A semantic-based question answering system for indonesian translation of Quran

This paper presents a work in developing a semantic-based question answering system (QAS) for Indonesian Translation of Quran (ITQ). This research is motivated by the lacks of previous built QAS that caused by a keyword-based retrieval. Instead of keeping the retrieval method, we shifted to a semantic approach where the retrieval process is done by using a semantic similarity measurement. In doing so, we built an ontology of ITQ to get the concepts as well as verses where they appear in. We applied three factoid question types on the QAS that including Who, Where, and When. Furthermore, a weighted vector for each concept that belongs to respective expected answering type (also called as named entity group) i.e. Person, Location, and Time is generated in order to feed semantic interpreter on user question. From 222 concepts defined from the ontology, we clustered them into 77, 24, and 6 concepts for Person, Location, and Time respectively.
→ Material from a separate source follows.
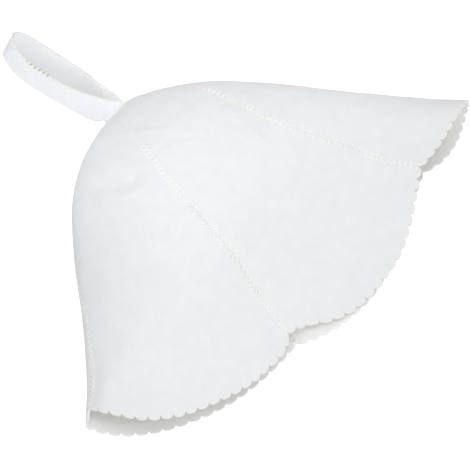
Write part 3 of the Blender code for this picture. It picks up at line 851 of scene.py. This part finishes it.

Since we found there are some characteristics of texts in ITQ, we developed our own modules to deal with including generate the inverted index and named entity recognition. Answer extraction is conducted by applying some features extraction in order to score the answer candidates. Evaluation of the system is designed by providing two data set of question and answer where the first one is purposed to measure the effectiveness of semantic approach comparing with keyword-based retrieval and the last one aims to know system performance in regard the appearance of concepts in ITQ.